For manufacturers, this evolution means investing in different machining and testing capabilities. It's not just about stamping and threading anymore. It's about precision boring for composites, understanding tribology pairings, and maybe even cleanroom assembly for sensor-integrated units. The shops that adapt, those in clusters like Yongnian with the resources to share tech and talent, will likely lead this niche.
So, it's never just about something that spins. It's about understanding the forces—axial, radial, moment loads—during that rotation. It's about the environment: wet, dry, abrasive, corrosive. It's about lifecycle expectations: 100 cycles or 10 million?

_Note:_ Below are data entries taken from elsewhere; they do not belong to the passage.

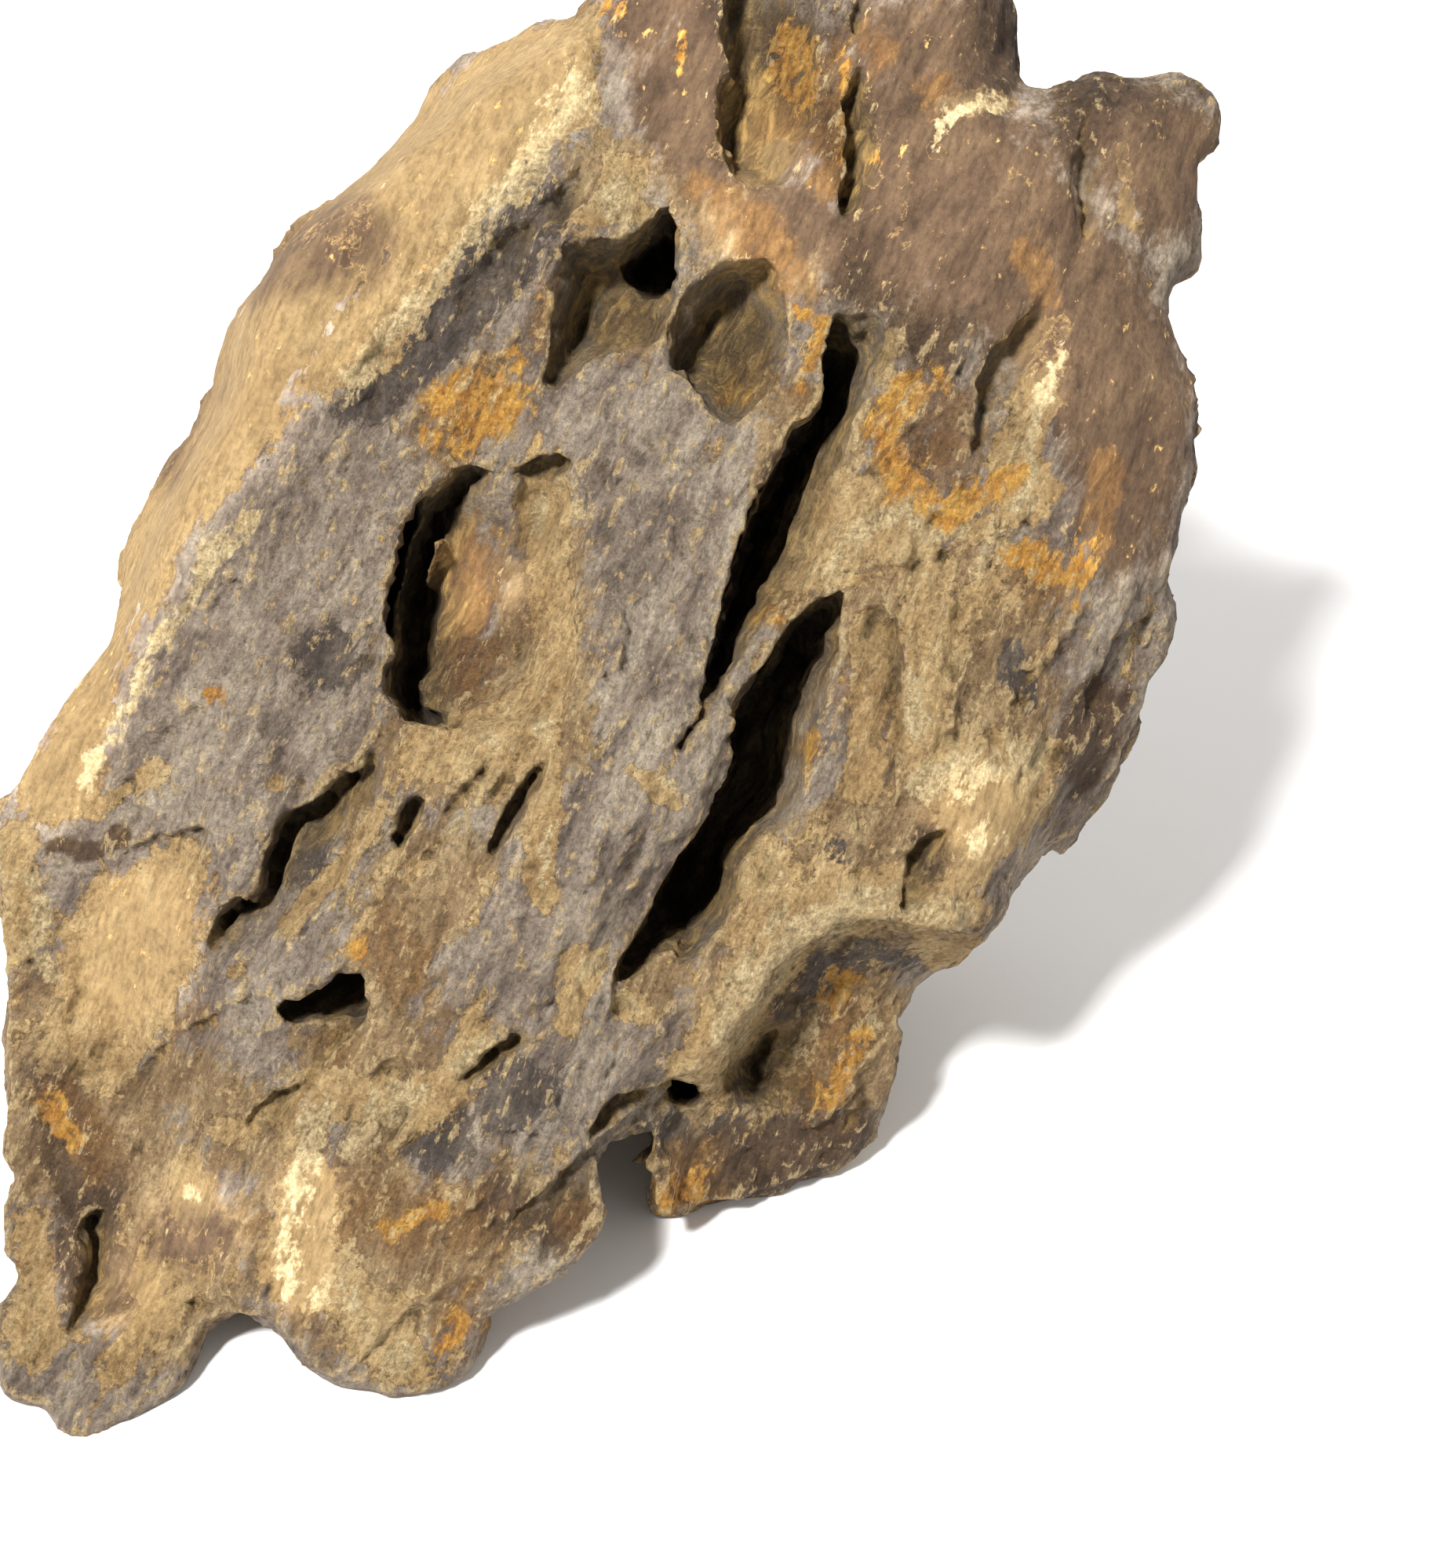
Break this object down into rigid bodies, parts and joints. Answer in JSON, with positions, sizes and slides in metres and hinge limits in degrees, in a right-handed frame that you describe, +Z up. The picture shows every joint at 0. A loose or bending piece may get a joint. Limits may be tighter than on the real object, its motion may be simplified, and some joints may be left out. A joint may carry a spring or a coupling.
{
  "type": "aquarium dragon stone",
  "caption": "Leaning natural rock for an aquarium: a broad pitted and layered face with deep slanting crevices, a rough hollowed back and a cut-flat underside that it stands on.",
  "frame": {"origin": "the point on the ground under the middle of the stone's bounding box", "axes": "+Z up, +X to the viewer's right when the broad face is seen from in front, +Y towards the back"},
  "size_m": [0.2546, 0.2114, 0.2414],
  "materials": {
    "stone": "matt, grainy clay stone: grey-brown plates, sand-coloured edges and rust-orange patches"
  },
  "bodies": {
    "root": {"dragon_stone": "stone"}
  },
  "joints": []
}
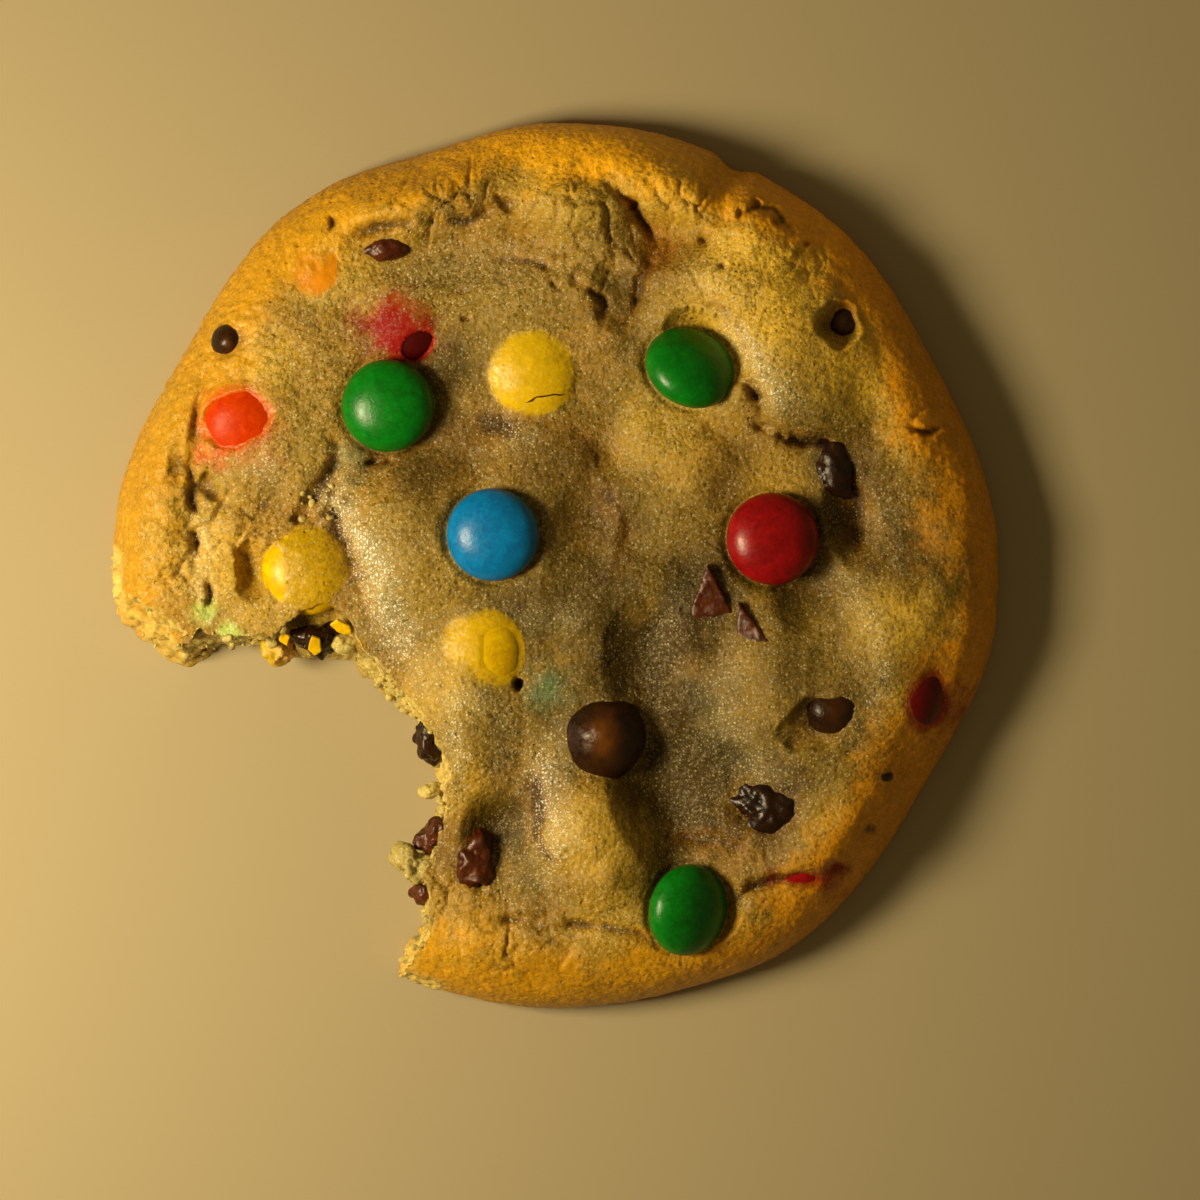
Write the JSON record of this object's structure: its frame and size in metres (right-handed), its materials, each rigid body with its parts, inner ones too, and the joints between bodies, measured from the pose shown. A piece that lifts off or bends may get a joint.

Specifying the right rotating fastener is a series of trade-offs.
The allure of a cheap, standard part is always there. But the cost of a field failure—downtime, warranty labor, brand damage—dwarfs the upfront saving on a properly engineered component. It's why partnering with a manufacturer that gets this, one embedded in a full supply chain like Handan Zitai, is more than a procurement decision; it's a risk mitigation strategy.
In the end, the best rotating fastener is the one you never have to think about after installation. It just works, silently, for the life of the product. Achieving that is the unspoken goal, and it comes from layers of small, correct decisions in material, design, tolerance, and treatment. That's the real takeaway from the shop floor.